I believe this to be true. I think that they are trying to get back to the roots of a un-adulterated liturgy. But on the other hand, I have heard something that Latin is like better than other languages or preferred, and that is not true. All languages are constantly changing and being updated. Even the Greek church uses modern greek, not ancient in the readings. (personal note, too bad the bishops don't see this blog, to understand what the problems are. )

Genevieve said...

To all,
my dear elder Fr.John, of blessed memory translated every service into English. He was fluent in 14 languanges. His writings are out there (at a small monastery), but church politics is the problem, not someone to do the work. It has been done. My husband helped him save the work onto the computer, and keep his computers running well. I believe he translated every service of the year in the church. People do not want to change. He was a true apostle to America. He constantly chose the asectic life over the world. He always did the services exactly as they should be, and finished them to the end, even when he was having a heart attack.

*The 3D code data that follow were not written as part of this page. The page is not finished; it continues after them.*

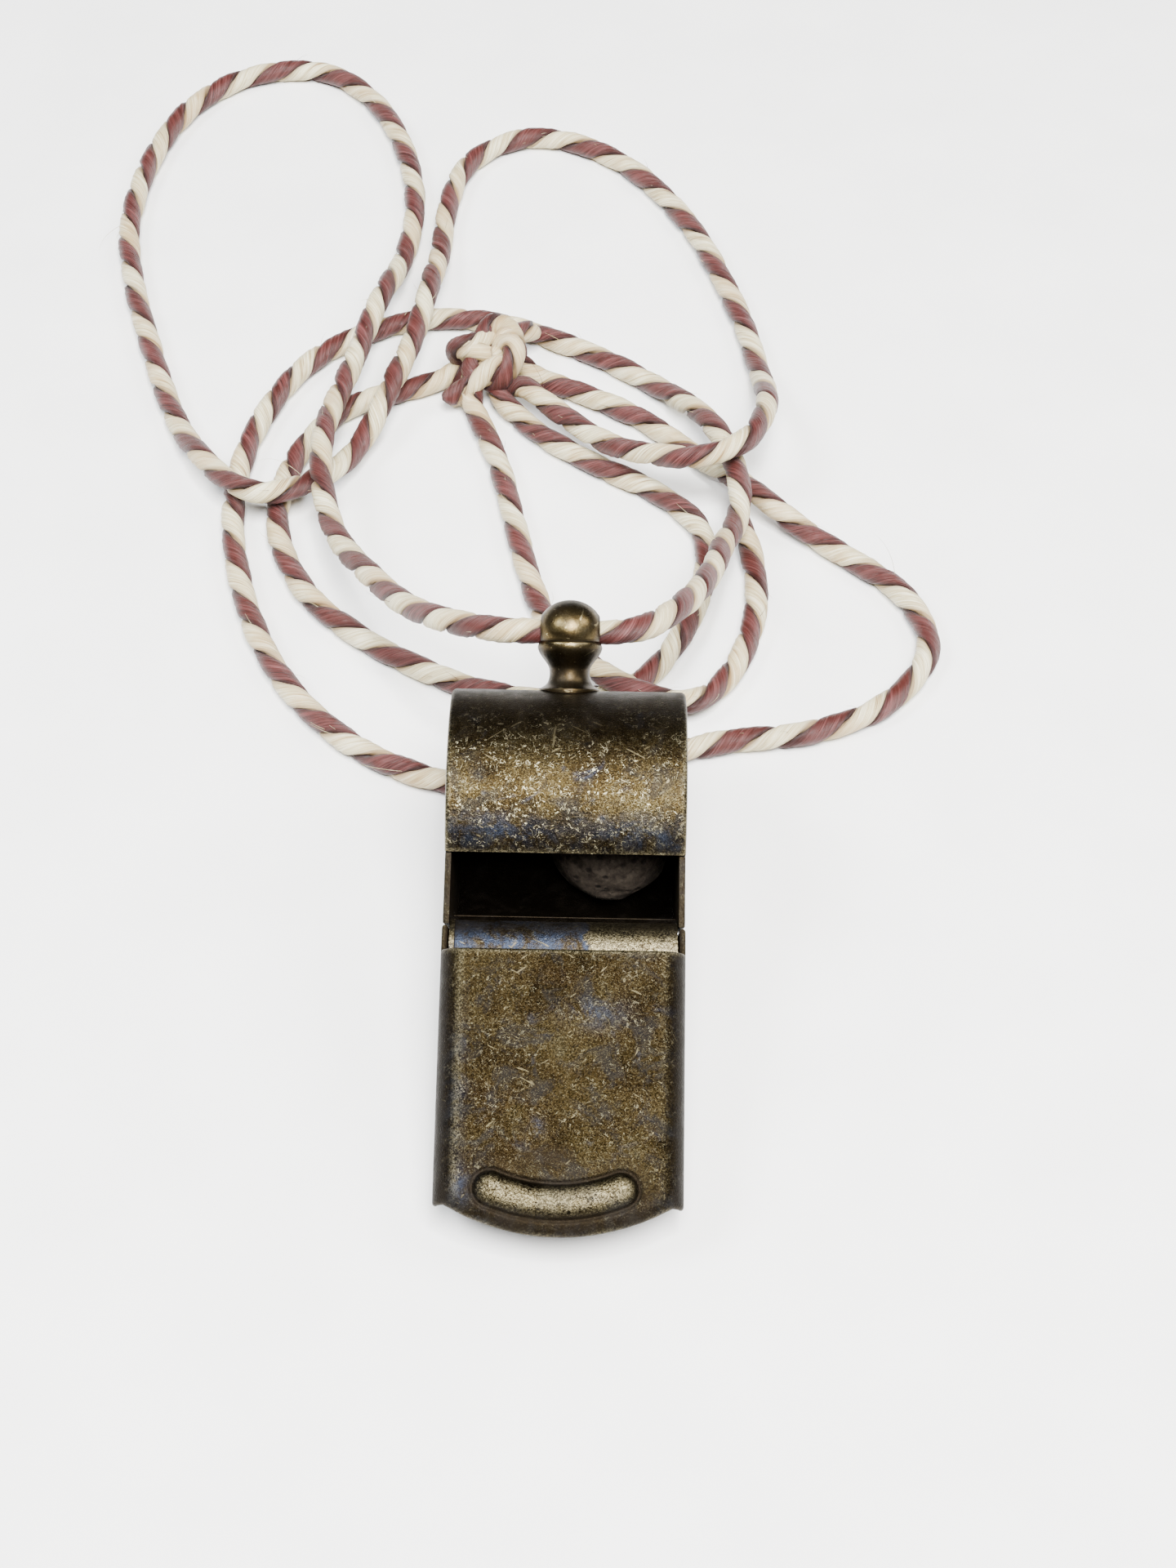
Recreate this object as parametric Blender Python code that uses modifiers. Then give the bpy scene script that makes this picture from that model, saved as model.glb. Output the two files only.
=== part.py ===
"""Brass pea whistle with a twisted two-ply lanyard.

Row frame, metres: +Z up, the whistle lies on z = 0, +X is across it, the
mouthpiece points to -Y and the ball post to +Y.  The origin is the middle of
the whistle's own footprint (lanyard left out).

Lengths below are in millimetres.  A point of the mouthpiece is given as
(x, u, w): u runs from the mouth end towards the barrel along the top plate,
w is up from that plate.
"""
import math

import bmesh
import bpy
import numpy as np
from mathutils import Matrix, Vector

MM = 0.001

# ---- driving dimensions ----------------------------------------------------
WIDTH = 19.5             # overall width of the body
BARREL_R = 9.94          # outside radius of the barrel
SHEET = 0.5              # brass sheet thickness
SLOPE = 22.04            # how far the top plate leans from the table, degrees
MOUTH_H = 6.1            # height of the mouthpiece at the mouth end
MOUTH_SAG = 2.4          # how far the mouth end bulges
EDGE_DROP, EDGE_REACH = 0.55, 1.6   # the mouth edge is turned down a little
FLANGE_RAKE = 2.0        # the flanges are cut back at the mouth
BASE_BACK = 1.9          # base plate behind the cover's edge
PLATE_LEN = 22.5         # mouth end to the window
LIP_ANGLE = 149.7        # where the barrel sheet starts, degrees about its axis
WRAP_END = 201.0         # where it ends, inside the mouthpiece
JOIN_ANGLE = 205.0       # where the base plate meets the barrel
CORNER_R = 2.2           # rounded long edges of the mouthpiece
FLANGE_STEP = 24.9       # the cover's side flanges run on to here
AXIS_U, AXIS_W = 36.97, -10.04   # barrel axis in plate coordinates
POST_ANGLE = 40.0        # ball post above the horizontal
BALL_RHO = 15.0          # barrel axis to ball centre
BALL_R = 2.55             # along the post
BALL_WIDE = 2.78          # across it: the ball is turned a little flat
HOLE_R = 1.36            # cross hole in the ball
PEA_R = 5.3
PEA_ORBIT = 3.95         # barrel axis to pea centre
PEA_X = 3.65
CORD_D = 2.2
SHIFT_Y = 11.97          # barrel axis ahead of the middle of the footprint

TH = math.radians(SLOPE)
CU, SU = math.cos(TH), math.sin(TH)
HALF = WIDTH / 2.0
AXIS_Y, AXIS_Z = SHIFT_Y, BARREL_R
PLATE_Y = AXIS_Y - AXIS_U * CU + AXIS_W * SU
PLATE_Z = AXIS_Z - AXIS_U * SU - AXIS_W * CU


def on_plate(x, u, w):
    """Plate coordinates to the row frame, both in mm."""
    return (x, PLATE_Y + u * CU - w * SU, PLATE_Z + u * SU + w * CU)


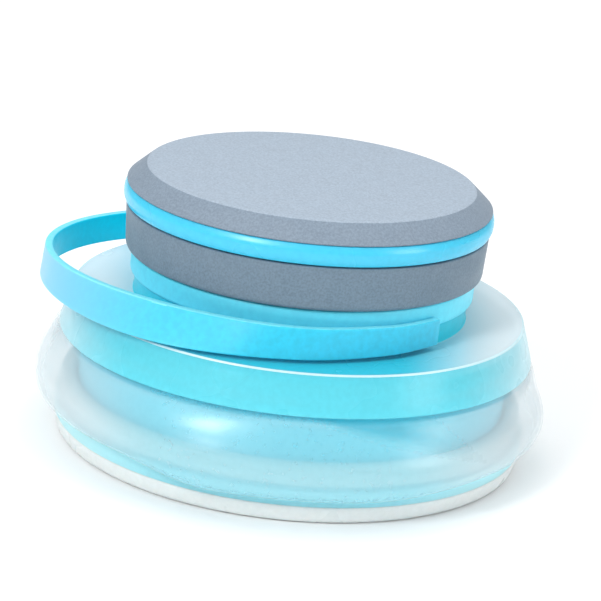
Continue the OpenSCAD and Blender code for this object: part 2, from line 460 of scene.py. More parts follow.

The books included rubrics and everything. As I said, people in church politics have other agendas. They were so well done. He had a doctorate, was very highly educated, and it was his life's work. I hope that someday it will be appreciated. This was a very interesting conversation blog, thank you all for posting to it. I pray that someday we will hear the service in English in America, and that the children will hear it in their native tongue, so we all might cry out in unison of heart to our merciful Lord.

Maria said...

Anastasia,
We must live close to each other. I'm not far from there and I used to attend St. Joseph's sometimes with my Catholic husband and my best friend attends another Latin Mass chapel in our area. If you go to unavoce.org, they discuss the primary reasons tradition-minded Catholics prefer Latin.